— Begin —
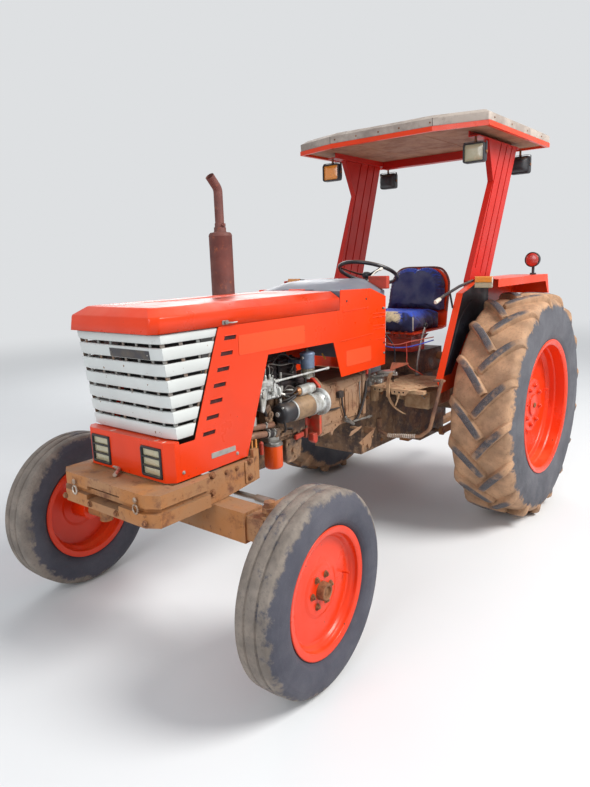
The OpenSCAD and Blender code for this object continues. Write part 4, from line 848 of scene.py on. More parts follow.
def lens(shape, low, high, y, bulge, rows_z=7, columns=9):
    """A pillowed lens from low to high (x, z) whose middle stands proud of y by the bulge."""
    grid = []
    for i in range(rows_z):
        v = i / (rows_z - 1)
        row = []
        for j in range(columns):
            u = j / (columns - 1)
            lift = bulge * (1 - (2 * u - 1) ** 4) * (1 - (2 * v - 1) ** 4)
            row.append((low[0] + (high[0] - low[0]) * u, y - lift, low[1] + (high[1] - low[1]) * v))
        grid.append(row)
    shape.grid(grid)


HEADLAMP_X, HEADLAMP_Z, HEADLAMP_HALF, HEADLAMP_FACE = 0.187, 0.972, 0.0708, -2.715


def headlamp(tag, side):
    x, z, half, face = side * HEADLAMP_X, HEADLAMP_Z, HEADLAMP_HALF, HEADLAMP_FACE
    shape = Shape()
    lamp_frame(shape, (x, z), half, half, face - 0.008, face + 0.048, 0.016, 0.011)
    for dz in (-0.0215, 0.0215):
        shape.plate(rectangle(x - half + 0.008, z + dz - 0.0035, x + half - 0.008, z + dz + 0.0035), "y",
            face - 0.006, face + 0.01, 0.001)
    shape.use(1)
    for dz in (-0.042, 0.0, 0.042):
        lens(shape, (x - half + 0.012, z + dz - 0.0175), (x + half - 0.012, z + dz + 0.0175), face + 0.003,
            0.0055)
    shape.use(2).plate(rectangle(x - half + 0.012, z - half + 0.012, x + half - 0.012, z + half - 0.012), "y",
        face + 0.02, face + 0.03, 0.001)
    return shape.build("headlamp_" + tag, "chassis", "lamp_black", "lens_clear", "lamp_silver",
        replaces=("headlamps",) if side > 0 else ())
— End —
— Begin —
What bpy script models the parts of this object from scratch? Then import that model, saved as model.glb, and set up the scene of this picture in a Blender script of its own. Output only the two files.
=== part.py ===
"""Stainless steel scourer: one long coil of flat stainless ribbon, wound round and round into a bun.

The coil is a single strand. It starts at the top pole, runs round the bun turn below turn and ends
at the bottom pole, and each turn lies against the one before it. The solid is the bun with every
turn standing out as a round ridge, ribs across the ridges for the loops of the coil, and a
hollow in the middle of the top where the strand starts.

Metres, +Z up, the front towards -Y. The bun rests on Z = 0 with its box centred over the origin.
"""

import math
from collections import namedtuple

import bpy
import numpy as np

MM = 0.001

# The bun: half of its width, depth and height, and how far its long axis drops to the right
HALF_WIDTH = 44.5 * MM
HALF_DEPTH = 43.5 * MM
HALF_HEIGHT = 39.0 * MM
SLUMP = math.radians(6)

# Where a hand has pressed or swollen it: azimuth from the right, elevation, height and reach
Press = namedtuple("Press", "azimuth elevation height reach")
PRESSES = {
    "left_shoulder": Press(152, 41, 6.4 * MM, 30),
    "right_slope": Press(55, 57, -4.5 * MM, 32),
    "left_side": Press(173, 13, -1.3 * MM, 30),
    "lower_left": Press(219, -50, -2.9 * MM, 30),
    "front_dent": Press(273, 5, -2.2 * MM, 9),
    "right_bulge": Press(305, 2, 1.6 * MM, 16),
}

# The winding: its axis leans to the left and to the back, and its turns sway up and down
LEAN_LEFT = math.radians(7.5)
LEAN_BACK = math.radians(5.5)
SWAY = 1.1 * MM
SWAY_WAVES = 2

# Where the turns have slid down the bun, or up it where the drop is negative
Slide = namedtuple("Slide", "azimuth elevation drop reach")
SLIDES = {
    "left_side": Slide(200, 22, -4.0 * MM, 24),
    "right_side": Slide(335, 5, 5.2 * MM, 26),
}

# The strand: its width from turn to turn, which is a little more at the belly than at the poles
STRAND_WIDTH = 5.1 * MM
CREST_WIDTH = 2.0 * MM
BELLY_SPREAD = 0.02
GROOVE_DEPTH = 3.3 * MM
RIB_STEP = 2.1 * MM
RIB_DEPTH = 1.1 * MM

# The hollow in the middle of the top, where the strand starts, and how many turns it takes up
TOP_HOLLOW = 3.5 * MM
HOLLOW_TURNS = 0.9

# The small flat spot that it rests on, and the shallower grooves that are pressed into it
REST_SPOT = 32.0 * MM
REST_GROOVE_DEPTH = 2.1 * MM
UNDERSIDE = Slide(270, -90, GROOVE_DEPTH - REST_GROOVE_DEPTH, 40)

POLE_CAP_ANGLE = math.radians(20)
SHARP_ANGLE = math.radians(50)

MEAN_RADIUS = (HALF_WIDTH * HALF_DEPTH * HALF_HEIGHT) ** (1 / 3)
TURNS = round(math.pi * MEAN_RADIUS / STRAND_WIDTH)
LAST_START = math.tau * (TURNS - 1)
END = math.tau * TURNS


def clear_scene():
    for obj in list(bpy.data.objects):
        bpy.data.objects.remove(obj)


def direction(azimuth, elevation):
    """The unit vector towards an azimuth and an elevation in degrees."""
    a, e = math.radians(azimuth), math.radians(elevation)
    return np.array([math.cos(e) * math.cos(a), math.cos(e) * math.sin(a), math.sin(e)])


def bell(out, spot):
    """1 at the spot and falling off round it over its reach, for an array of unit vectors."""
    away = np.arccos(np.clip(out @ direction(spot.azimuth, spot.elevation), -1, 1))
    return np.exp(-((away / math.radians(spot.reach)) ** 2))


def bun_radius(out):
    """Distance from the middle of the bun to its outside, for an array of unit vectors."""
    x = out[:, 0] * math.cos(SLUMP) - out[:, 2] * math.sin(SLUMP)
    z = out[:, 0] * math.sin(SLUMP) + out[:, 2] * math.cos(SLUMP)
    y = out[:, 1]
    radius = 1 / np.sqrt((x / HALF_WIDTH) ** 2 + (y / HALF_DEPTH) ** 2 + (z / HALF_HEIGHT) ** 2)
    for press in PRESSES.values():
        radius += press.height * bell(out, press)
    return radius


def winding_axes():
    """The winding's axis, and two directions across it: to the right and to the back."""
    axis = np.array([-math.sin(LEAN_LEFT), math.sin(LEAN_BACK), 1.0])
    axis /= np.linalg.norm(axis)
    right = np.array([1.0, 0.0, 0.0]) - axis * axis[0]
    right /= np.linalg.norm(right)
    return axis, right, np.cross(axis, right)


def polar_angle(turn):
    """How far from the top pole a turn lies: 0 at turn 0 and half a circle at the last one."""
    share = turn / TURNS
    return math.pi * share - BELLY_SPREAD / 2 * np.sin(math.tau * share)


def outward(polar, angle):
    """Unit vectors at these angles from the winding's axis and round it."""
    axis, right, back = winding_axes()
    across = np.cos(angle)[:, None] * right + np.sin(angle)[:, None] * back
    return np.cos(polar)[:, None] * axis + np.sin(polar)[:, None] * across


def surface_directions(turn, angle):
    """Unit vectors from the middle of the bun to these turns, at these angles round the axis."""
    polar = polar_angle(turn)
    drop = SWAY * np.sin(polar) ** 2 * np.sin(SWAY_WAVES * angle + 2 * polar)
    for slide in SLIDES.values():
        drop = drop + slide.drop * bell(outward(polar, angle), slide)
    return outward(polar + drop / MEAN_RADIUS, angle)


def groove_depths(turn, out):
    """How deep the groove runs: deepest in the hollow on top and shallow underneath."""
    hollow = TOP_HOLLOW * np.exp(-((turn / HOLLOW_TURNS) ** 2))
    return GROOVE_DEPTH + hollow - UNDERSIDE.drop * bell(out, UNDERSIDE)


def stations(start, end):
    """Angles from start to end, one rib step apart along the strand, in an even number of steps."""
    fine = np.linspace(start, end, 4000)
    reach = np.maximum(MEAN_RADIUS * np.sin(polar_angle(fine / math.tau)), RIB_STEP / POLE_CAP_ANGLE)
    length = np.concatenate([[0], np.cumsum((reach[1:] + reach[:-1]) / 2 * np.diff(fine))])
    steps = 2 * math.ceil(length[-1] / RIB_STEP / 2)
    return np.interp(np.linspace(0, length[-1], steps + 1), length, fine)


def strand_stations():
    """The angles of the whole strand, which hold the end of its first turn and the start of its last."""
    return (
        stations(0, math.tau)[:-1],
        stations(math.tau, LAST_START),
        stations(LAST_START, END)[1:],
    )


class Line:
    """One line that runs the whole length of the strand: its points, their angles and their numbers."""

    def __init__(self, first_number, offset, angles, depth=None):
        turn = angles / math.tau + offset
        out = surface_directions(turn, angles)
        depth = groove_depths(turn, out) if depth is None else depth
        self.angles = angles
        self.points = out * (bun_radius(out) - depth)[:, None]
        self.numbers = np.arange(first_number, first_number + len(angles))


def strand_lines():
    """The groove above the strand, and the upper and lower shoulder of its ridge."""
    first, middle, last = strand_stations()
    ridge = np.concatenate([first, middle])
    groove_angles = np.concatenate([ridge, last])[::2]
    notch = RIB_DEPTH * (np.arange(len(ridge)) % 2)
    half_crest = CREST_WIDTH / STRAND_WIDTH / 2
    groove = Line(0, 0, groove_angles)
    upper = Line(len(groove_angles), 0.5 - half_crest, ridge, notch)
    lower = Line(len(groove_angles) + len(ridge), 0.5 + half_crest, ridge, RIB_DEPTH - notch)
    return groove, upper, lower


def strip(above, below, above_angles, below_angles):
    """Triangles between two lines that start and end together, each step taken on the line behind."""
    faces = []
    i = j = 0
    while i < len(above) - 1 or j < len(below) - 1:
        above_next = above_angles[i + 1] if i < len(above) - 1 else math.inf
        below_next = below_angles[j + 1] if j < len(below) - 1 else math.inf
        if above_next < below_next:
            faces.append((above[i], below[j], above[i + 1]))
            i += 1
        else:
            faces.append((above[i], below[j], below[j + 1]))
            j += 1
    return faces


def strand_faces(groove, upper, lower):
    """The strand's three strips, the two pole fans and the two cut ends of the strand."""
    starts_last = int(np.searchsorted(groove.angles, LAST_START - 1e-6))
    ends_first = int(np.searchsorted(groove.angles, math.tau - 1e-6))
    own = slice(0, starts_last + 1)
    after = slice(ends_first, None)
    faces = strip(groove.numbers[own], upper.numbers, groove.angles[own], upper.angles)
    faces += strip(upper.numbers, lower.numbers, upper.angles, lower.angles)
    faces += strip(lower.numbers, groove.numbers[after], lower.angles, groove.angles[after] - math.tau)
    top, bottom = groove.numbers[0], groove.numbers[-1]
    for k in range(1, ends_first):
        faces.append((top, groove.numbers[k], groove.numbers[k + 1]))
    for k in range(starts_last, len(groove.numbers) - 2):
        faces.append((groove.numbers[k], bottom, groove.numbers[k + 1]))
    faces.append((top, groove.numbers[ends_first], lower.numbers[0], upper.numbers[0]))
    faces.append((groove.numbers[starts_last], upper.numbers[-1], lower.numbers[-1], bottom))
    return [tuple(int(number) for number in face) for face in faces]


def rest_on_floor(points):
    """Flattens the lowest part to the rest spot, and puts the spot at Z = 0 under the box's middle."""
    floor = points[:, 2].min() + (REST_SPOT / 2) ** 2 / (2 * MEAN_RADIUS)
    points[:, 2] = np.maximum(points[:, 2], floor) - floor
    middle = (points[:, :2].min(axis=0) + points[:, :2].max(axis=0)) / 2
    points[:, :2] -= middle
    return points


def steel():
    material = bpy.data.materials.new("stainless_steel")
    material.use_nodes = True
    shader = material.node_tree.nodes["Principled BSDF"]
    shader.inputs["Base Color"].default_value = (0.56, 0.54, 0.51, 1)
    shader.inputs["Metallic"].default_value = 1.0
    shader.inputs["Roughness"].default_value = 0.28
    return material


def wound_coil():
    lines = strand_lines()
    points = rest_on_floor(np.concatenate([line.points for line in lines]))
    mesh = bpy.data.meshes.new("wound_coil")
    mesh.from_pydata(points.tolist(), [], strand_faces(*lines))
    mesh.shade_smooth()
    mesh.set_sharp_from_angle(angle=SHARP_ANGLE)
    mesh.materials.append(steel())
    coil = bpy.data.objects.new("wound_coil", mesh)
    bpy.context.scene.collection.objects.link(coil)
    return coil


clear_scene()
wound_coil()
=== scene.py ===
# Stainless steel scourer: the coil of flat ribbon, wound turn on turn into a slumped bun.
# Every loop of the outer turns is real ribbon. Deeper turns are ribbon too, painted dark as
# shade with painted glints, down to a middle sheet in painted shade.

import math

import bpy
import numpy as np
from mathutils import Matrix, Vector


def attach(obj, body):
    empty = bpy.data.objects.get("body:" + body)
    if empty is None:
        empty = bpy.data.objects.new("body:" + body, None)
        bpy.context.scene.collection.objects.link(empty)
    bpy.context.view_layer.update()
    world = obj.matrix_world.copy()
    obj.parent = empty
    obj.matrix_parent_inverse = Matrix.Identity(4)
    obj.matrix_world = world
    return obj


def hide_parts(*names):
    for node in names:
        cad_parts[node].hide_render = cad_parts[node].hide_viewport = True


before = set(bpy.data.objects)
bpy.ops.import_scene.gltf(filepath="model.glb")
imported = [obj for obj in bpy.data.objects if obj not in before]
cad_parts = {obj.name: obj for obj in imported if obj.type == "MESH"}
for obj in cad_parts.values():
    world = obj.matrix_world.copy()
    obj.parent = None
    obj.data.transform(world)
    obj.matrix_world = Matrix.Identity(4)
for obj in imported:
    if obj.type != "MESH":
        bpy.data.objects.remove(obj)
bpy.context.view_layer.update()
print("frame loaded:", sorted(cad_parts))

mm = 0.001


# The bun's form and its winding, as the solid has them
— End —
### Brief:
Write the lines again exactly, beginning at the line that has "The OpenSCAD and" and stopping after the line that has "0.972, 0.0708, -2.715"; include no other lines.

### Result for this task:
The OpenSCAD and Blender code for this object continues. Write part 4, from line 848 of scene.py on. More parts follow.
def lens(shape, low, high, y, bulge, rows_z=7, columns=9):
    """A pillowed lens from low to high (x, z) whose middle stands proud of y by the bulge."""
    grid = []
    for i in range(rows_z):
        v = i / (rows_z - 1)
        row = []
        for j in range(columns):
            u = j / (columns - 1)
            lift = bulge * (1 - (2 * u - 1) ** 4) * (1 - (2 * v - 1) ** 4)
            row.append((low[0] + (high[0] - low[0]) * u, y - lift, low[1] + (high[1] - low[1]) * v))
        grid.append(row)
    shape.grid(grid)


HEADLAMP_X, HEADLAMP_Z, HEADLAMP_HALF, HEADLAMP_FACE = 0.187, 0.972, 0.0708, -2.715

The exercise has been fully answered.